On Star Wars And Legos
Anyone who has ever taken a child shopping knows how impossible it is to make it out of the store without making some kind of "token" purchase. I usually try to get away with giving a quarter for the gum-ball machine, but I'm not always so lucky. Such was the case last Friday when I took my six year old to the drug store, and Scottie set his sights on a little Star Wars ship made out of Legos. It was the big diamond shaped Star Destroyer that you see chasing a rebel ship in the opening scene of the first Star Wars movie. It's funny because he was in perfect health when we went into the store, but he assured me that he would absolutely DIE if he did not get this toy. Since it was a life and death situation, I paid the six dollars to keep my son alive. I'll bill him for it when he's eighteen.
As soon as we walked in the door at home I heard "Dad can you help me put it together?" I gently suggested that he do as much as possible on his own. He didn't get very far without my help, but I didn't let him know that. I try to practice the tactful use of praise and coaching without sounding critical. We spent the next thirty minutes piecing it together on the living room floor. I have never felt a joy greater that seeing the light of discovery that went off in his eyes when I introduced him to the concept of symmetry by showing him how the two halves of the diamond are mirror images. Those are thirty minutes that I will never forget.
For the next two days Scottie would not let that little space ship leave his sight. When he fell asleep he would still be holding it in his hand, and when he opened his eyes in the morning the first thing he would say is "Where's my ship"? It's amazing the kind of joy you can bring to a child with just a few dollars. For those same two days he was fascinated by everything Star Wars, just like I was when I was a kid, although I was a few years older when the Star Wars phenomenon hit. I spent the entire weekend fielding relentless questions about Jabba the Hut and Han Solo and how important they were to me in my childhood. Truth be told, the first three movies never had anything that could even remotely compare to Darth Maul or pod racing, and the kinds of toys available now would have sent me into shock as a kid, but for the weekend I was the Star Wars guru and he was my padawan.

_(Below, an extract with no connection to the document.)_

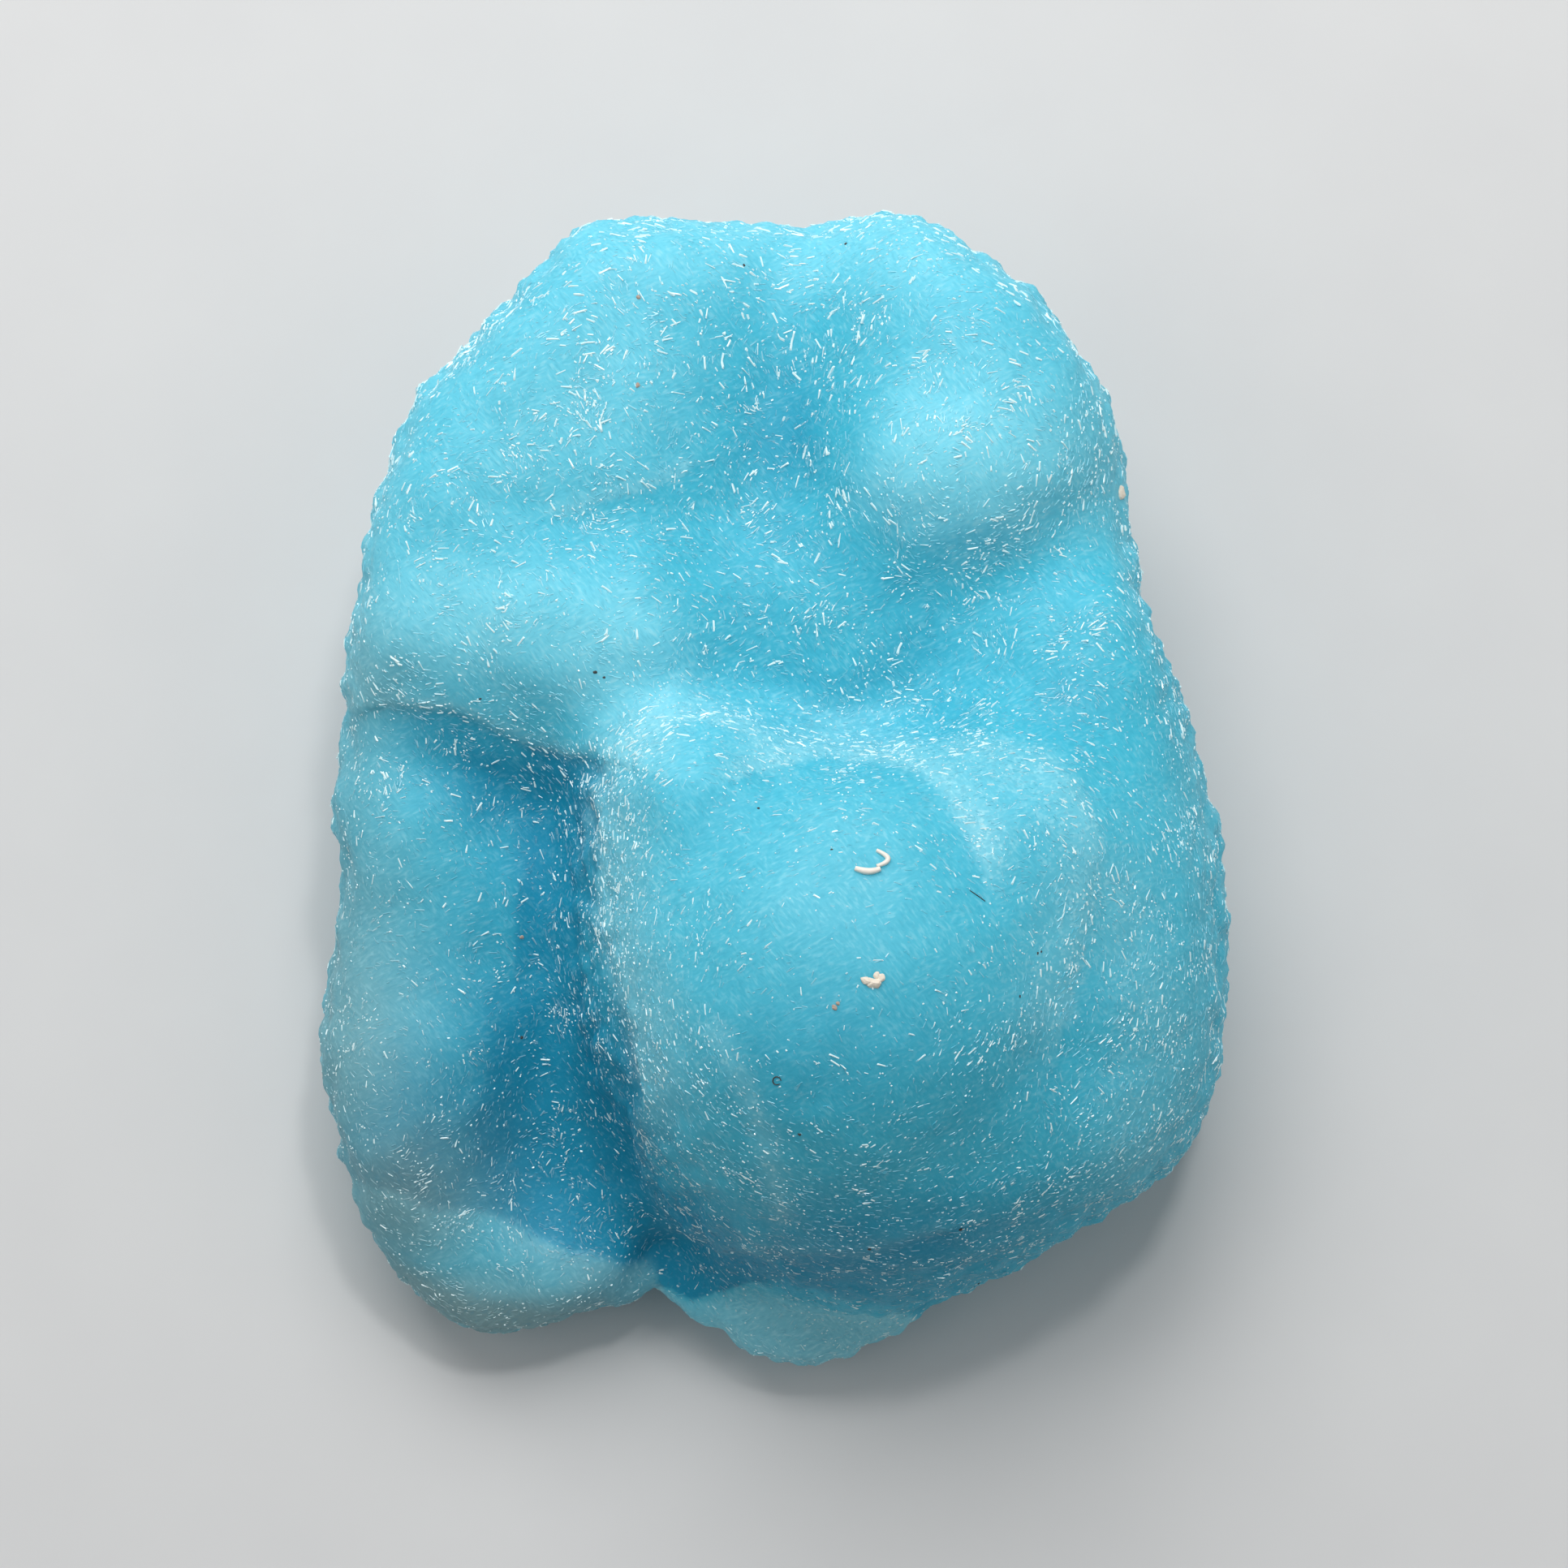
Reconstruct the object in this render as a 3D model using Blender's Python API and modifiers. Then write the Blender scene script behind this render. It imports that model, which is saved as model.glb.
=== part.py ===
"""A cabinet specimen of blue hemimorphite, lying on its back: one solid of grown-together, rounded lobes.

Metres, +Z up. The form is described in the display frame, as a viewer who faces the specimen sees it:
u to the right, v up and w towards the viewer, in millimetres from the middle of the display face.
The solid is then leaned by LEAN about X, set down on its back and cut flat where it rests.
"""

import math

import bmesh
import bpy
import numpy as np
from mathutils import Matrix, Vector

# Driving dimensions.
MM = 0.001
LEAN = math.radians(10.0)
REST_DEPTH = 13.5 * MM
TRIANGLES = 9700
STONE_COLOUR = (0.13, 0.52, 0.69, 1.0)

# How the surface is worked, in metres.
FUSE_VOXEL = 0.8 * MM
EVEN_VOXEL = 0.65 * MM
LUMP_SIZE = 5.0 * MM
LUMP_HEIGHT = 0.5 * MM
RIPPLE_SIZE = 1.8 * MM
RIPPLE_HEIGHT = 0.35 * MM

# The broken rim, in millimetres, clockwise from the upper left corner: (u, v).
RIM = [
    (-9.8, 32.3), (-4.6, 32.2), (0.0, 32.9), (2.4, 32.7), (5.9, 33.0), (7.6, 32.7),
    (9.6, 31.6), (12.4, 29.7), (15.3, 27.6), (16.0, 26.2), (18.1, 23.6), (19.5, 20.9),
    (20.0, 18.0), (20.8, 15.0), (20.8, 10.6), (22.3, 7.4), (22.9, 4.6), (24.1, 1.6),
    (25.4, -2.0), (25.7, -6.0), (25.8, -12.0), (25.0, -17.6), (22.6, -21.6), (17.6, -24.6),
    (13.4, -27.8), (10.4, -29.2), (8.6, -31.2), (5.6, -33.0), (1.8, -34.1), (-2.2, -33.2),
    (-4.4, -30.2), (-5.7, -25.2), (-7.4, -28.2), (-10.4, -30.2), (-16.3, -31.8), (-19.5, -30.7),
    (-22.6, -26.0), (-24.3, -20.4), (-25.6, -16.0), (-25.8, -13.6), (-25.2, -9.4), (-24.0, -5.2),
    (-24.8, -0.8), (-24.2, 4.2), (-24.0, 8.2), (-23.3, 10.2), (-22.7, 15.0), (-21.0, 20.0),
    (-19.6, 22.8), (-17.8, 24.0), (-16.0, 26.4), (-13.2, 28.8), (-11.4, 31.2),
]
RIM_ROUNDING = 3.0
RIM_LEVEL = -3.0
RIM_FLARE_FRONT = 0.018
RIM_FLARE_BACK = 0.08
CRUST_LEVELS = (-9.0, -3.0)
CRUST_ROUNDING = 1.5

# The left lobes meet the rest in a crisp crease above and in a soft slope below.
CREASE_TOP = 2.0
CREASE_RUN = 9.0
CREASE_WIDTH = 0.5
SLOPE_WIDTH = 5.0

# Rounded lobes by group: name, centre (u, v, w), half widths (u, v, w), turn about w in degrees.
UPPER = [
    ("body", (-0.5, 4.0, -9.5), (27.5, 31.5, 10.4), 0),
    ("upper_left_lobe", (-11.6, 18.4, -7.0), (15.0, 12.6, 11.0), 20),
    ("left_bank", (-20.0, 11.0, -6.0), (9.0, 12.5, 9.8), 0),
    ("top_lobe", (-10.0, 27.0, -6.0), (13.0, 9.0, 8.4), 0),
    ("upper_right_lobe", (9.9, 17.6, -3.0), (8.8, 7.6, 9.2), 0),
    ("upper_right_bed", (12.5, 24.0, -6.5), (13.0, 11.5, 11.0), -35),
    ("middle_saddle", (3.0, 8.5, -5.0), (11.0, 8.0, 8.6), 10),
    ("right_shoulder", (18.5, 4.0, -5.0), (11.0, 11.5, 11.2), 12),
    ("back_root", (0.0, -1.0, -10.0), (20.0, 24.0, 10.5), 0),
]
MIDDLE = [
    ("ledge_lobe", (-14.6, 9.6, -2.5), (11.0, 6.0, 6.8), -6),
    ("middle_left_lobe", (-8.8, 8.4, -3.0), (9.2, 8.0, 8.8), -8),
]
BALL = [
    ("big_ball", (4.2, -11.2, -1.0), (14.8, 14.8, 17.4), 0),
    ("ball_ear", (-4.0, -1.2, -1.0), (6.8, 6.6, 11.8), 0),
    ("ball_cheek", (-4.6, -6.6, -1.5), (5.6, 6.4, 12.6), 0),
    ("ball_shoulder", (13.2, -4.6, -1.0), (10.0, 9.6, 12.8), 30),
    ("right_flank", (15.4, -9.6, -4.0), (13.0, 18.0, 13.8), 6),
    ("under_ball", (9.0, -18.0, -4.0), (16.0, 11.6, 14.6), 10),
]
LEFT = [
    ("left_lobe", (-20.4, -1.8, -7.0), (8.6, 10.4, 8.8), 8),
    ("lower_left_lobe", (-20.6, -16.0, -7.5), (8.6, 13.4, 9.4), -8),
    ("corner_lobe", (-14.0, -27.4, -9.0), (11.6, 6.4, 7.8), -14),
]
FOOT = ("foot_lobe", (2.2, -27.4, -9.0), (9.8, 8.4, 6.8), 0)


def ellipsoid(points, centre, half_widths, turn):
    """Distance from each point to an ellipsoid's surface, nearly, and negative inside."""
    angle = math.radians(turn)
    away = points - np.array(centre)
    along = away[:, 0] * math.cos(angle) + away[:, 1] * math.sin(angle)
    across = away[:, 1] * math.cos(angle) - away[:, 0] * math.sin(angle)
    local = np.stack([along, across, away[:, 2]], axis=1)
    reach = np.array(half_widths)
    near = np.linalg.norm(local / reach, axis=1)
    slope = np.linalg.norm(local / reach**2, axis=1)
    return near * (near - 1.0) / np.maximum(slope, 1e-6)


def blend(a, b, width):
    """Both shapes grown together, with a fillet of that width."""
    near = np.maximum(width - np.abs(a - b), 0.0)
    return np.minimum(a, b) - near**2 / (4.0 * width)


def common(a, b, width):
    """What lies in both shapes, with its edge rounded over that width."""
    return -blend(-a, -b, width)


def grown(points, lobes, width):
    """A group of lobes grown together."""
    shapes = [ellipsoid(points, centre, reach, turn) for _name, centre, reach, turn in lobes]
    whole = shapes[0]
    for shape in shapes[1:]:
        whole = blend(whole, shape, width)
    return whole


def rounded(outline):
    """The closed outline with each corner cut back by a quarter of its edges."""
    corners = np.array(outline)
    after = np.roll(corners, -1, axis=0)
    return np.stack([corners * 0.75 + after * 0.25, corners * 0.25 + after * 0.75], axis=1).reshape(-1, 2)


def from_rim(points):
    """Distance from each point to the rim's outline, seen from the front, and negative inside."""
    flat = points[:, :2]
    nearest = np.full(len(flat), 1e9)
    inside = np.zeros(len(flat), bool)
    corners = rounded(RIM)
    for a, end in zip(corners, np.roll(corners, -1, axis=0)):
        edge = end - a
        away = flat - a
        share = np.clip(away @ edge / (edge @ edge), 0.0, 1.0)
        nearest = np.minimum(nearest, np.linalg.norm(away - share[:, None] * edge, axis=1))
        crosses = (a[1] > flat[:, 1]) != (a[1] + edge[1] > flat[:, 1])
        level = edge[0] * away[:, 1] / (edge[1] if edge[1] else 1e-9)
        inside ^= crosses & (away[:, 0] < level)
    return np.where(inside, -nearest, nearest)


def form(points):
    """The whole specimen as a distance, in millimetres, at points in the display frame."""
    rim = from_rim(points)
    w = points[:, 2]
    low, high = CRUST_LEVELS
    deep = np.abs(w - (low + high) / 2) - (high - low) / 2
    crust = common(rim, deep, CRUST_ROUNDING)
    upper = blend(grown(points, UPPER, 4.0), grown(points, MIDDLE, 3.0), 2.2)
    ball = grown(points, BALL, 2.6)
    left = blend(grown(points, LEFT, 4.0), crust, 1.5)
    below = np.clip((CREASE_TOP - points[:, 1]) / CREASE_RUN, 0.0, 1.0)
    width = CREASE_WIDTH + (SLOPE_WIDTH - CREASE_WIDTH) * below**2 * (3.0 - 2.0 * below)
    whole = blend(upper, left, width)
    whole = blend(whole, ball, 2.0)
    whole = blend(whole, grown(points, [FOOT], 1.0), 0.9)
    flare = np.where(w > RIM_LEVEL, RIM_FLARE_FRONT, RIM_FLARE_BACK) * (w - RIM_LEVEL) ** 2
    return common(whole, rim + flare, RIM_ROUNDING)


def settle(points, rounds=14, probe=0.05):
    """Moves each point along the form's slope until it lies on the form's surface."""
    for _round in range(rounds):
        here = form(points)
        slope = np.stack([form(points + step) - here for step in np.eye(3) * probe], axis=1) / probe
        points = points - (here / np.maximum((slope**2).sum(axis=1), 0.2))[:, None] * slope
    return points


def link(name, mesh, collection):
    piece = bpy.data.objects.new(name, mesh)
    collection.objects.link(piece)
    return piece


def evaluated(piece):
    """The piece's mesh with its modifiers applied."""
    bpy.context.view_layer.update()
    return bpy.data.meshes.new_from_object(piece.evaluated_get(bpy.context.evaluated_depsgraph_get()))


def blank_mesh():
    """The lobes as plain ellipsoids, in metres in the display frame, before they are grown together."""
    lumps = bmesh.new()
    for _name, centre, half_widths, turn in UPPER + MIDDLE + BALL + LEFT + [FOOT]:
        place = Matrix.Translation(Vector(centre) * MM)
        place = place @ Matrix.Rotation(math.radians(turn), 4, "Z")
        place = place @ Matrix.Diagonal((*(Vector(half_widths) * MM), 1.0))
        bmesh.ops.create_uvsphere(lumps, u_segments=48, v_segments=24, radius=1.0, matrix=place)
    mesh = bpy.data.meshes.new("blank")
    lumps.to_mesh(mesh)
    lumps.free()
    return mesh


def add_remesh(piece, voxel):
    fuse = piece.modifiers.new("fuse", "REMESH")
    fuse.mode = "VOXEL"
    fuse.voxel_size = voxel


def add_relief(piece, name, size, height):
    """Raises a procedural relief on the piece."""
    pattern = bpy.data.textures.new(name, "CLOUDS")
    pattern.noise_scale = size
    step = piece.modifiers.new(name, "DISPLACE")
    step.texture = pattern
    step.texture_coords = "LOCAL"
    step.strength = height
    step.mid_level = 0.5


def grow_stone(collection):
    """Fuses the lobes, settles the surface on the form, and leans the stone back."""
    blank = link("blank", blank_mesh(), collection)
    add_remesh(blank, FUSE_VOXEL)
    mesh = evaluated(blank)
    bpy.data.objects.remove(blank)
    flat = np.empty(len(mesh.vertices) * 3, np.float32)
    mesh.vertices.foreach_get("co", flat)
    settled = settle(flat.reshape(-1, 3).astype(float) / MM) * MM
    mesh.vertices.foreach_set("co", settled.astype(np.float32).ravel())
    mesh.transform(Matrix.Translation((0.0, 0.0, REST_DEPTH)) @ Matrix.Rotation(LEAN, 4, "X"))
    stone = link("hemimorphite", mesh, collection)
    add_remesh(stone, EVEN_VOXEL)
    add_relief(stone, "lumps", LUMP_SIZE, LUMP_HEIGHT)
    add_relief(stone, "ripples", RIPPLE_SIZE, RIPPLE_HEIGHT)
    return stone


def thin_out(stone):
    """Keeps the form in about TRIANGLES flat facets."""
    shape = evaluated(stone)
    shape.calc_loop_triangles()
    facets = stone.modifiers.new("facets", "DECIMATE")
    facets.ratio = TRIANGLES / len(shape.loop_triangles)
    facets.use_collapse_triangulate = True
    bpy.data.meshes.remove(shape)


def cut_rest(stone, cutters):
    """Cuts the back flat where the specimen rests."""
    block = bmesh.new()
    bmesh.ops.create_cube(block, size=1.0, matrix=Matrix.Diagonal((0.12, 0.12, 0.06, 1.0)))
    mesh = bpy.data.meshes.new("ground")
    block.to_mesh(mesh)
    block.free()
    ground = link("ground", mesh, cutters)
    ground.location.z = -0.03
    ground.hide_render = True
    ground.display_type = "WIRE"
    cut = stone.modifiers.new("rest", "BOOLEAN")
    cut.operation = "DIFFERENCE"
    cut.solver = "EXACT"
    cut.object = ground


def stone_material():
    material = bpy.data.materials.new("hemimorphite")
    material.use_nodes = True
    shader = material.node_tree.nodes["Principled BSDF"]
    shader.inputs["Base Color"].default_value = STONE_COLOUR
    shader.inputs["Roughness"].default_value = 0.45
    shader.inputs["Metallic"].default_value = 0.0
    return material


def main():
    for old in list(bpy.data.objects):
        bpy.data.objects.remove(old)
    specimen = bpy.data.collections.new("hemimorphite")
    cutters = bpy.data.collections.new("cutters")
    for collection in (specimen, cutters):
        bpy.context.scene.collection.children.link(collection)
    stone = grow_stone(specimen)
    thin_out(stone)
    cut_rest(stone, cutters)
    stone.data.materials.append(stone_material())


main()
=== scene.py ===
import math

import bmesh
import bpy
import numpy as np
from mathutils import Matrix, Vector, noise
from mathutils.bvhtree import BVHTree


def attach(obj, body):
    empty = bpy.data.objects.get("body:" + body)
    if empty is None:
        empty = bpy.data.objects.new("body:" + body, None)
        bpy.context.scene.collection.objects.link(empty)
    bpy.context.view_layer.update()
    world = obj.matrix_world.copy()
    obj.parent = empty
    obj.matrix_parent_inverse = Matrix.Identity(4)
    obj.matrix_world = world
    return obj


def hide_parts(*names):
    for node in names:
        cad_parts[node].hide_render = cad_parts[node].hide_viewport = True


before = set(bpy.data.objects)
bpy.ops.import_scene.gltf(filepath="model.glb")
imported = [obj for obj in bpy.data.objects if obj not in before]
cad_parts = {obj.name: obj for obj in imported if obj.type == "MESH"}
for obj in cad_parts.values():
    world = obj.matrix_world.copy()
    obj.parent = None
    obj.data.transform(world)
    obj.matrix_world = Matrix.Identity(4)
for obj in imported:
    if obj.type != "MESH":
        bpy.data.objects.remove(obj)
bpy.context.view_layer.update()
mm = 0.001

# The stone lies on its back, leaned by this much; u, v and w are right, up and out of its display face.
layout = {"lean": math.radians(10), "restDepth": 13.5 * mm}
display = Matrix.Translation((0, 0, layout["restDepth"])) @ Matrix.Rotation(layout["lean"], 4, "X")
upward = np.array(display.to_3x3() @ Vector((0, 1, 0)))
outward = np.array(display.to_3x3() @ Vector((0, 0, 1)))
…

The best part of the weekend was showing him my old Star Wars toys. I have to thank my mother for the fact that they even still exist. She surprised me about a year ago by sending them unannounced to me in the mail. I had no idea that she still had them. It was quite an experience to see those toys that I had grown up with twenty five years earlier. For Scottie it was like finding buried pirates' treasure, and it unleashed a whole new torrent of questions.
I need to digress a bit here.
I have to give credit where credit is due. It was my ex-wife's idea to name Scottie after me. We christened him Bryan Scott Hardie, Jr. to honor my parents. It was also her idea to call him Scottie because that is what my parents called me as a child. (It was only later in my life that I decided to go by Bryan).
So together we brought the only successor of the Hardie name into the world. I wish I would have been into blogging during the early years of his infancy, but I guess I just missed the boat. That, and I just can't see myself spending hours typing away on the computer when I had a wife and children to attend to. That was back when I still had a family that loved me. It's surprising how much things can change in just a few years.
I've always heard people say that in a house fire the first and probably only thing they grab is the family pictures. I wonder if that is changing with the digital revolution. In a fire, does a twenty first century blogger grab his laptop and digital camera? Are our most precious memories being stored in hard drives and CD's instead of on cracked and yellowed Kodak paper and in boxes full of slides?
Sometimes it seems like those memories are all I have.
So it was a Star Wars weekend, and I spent uncounted hours of my adult time playing with a little Lego space ship. Last night, after he fell asleep on the couch and as I carried him to bed, Scottie woke briefly to mumble something and to check that the ship was still close, only to find that he already had it clutched in his hands. Then he was fast asleep in my arms.
Now it's Monday morning and I'm just back from dropping him off at school. I'm sipping coffee at the computer and trying desperately to jot down notes about every detail of the weekend I before I forget. Weekends may not be much, but weekends mean so much to me, and I am so very thankful to have them.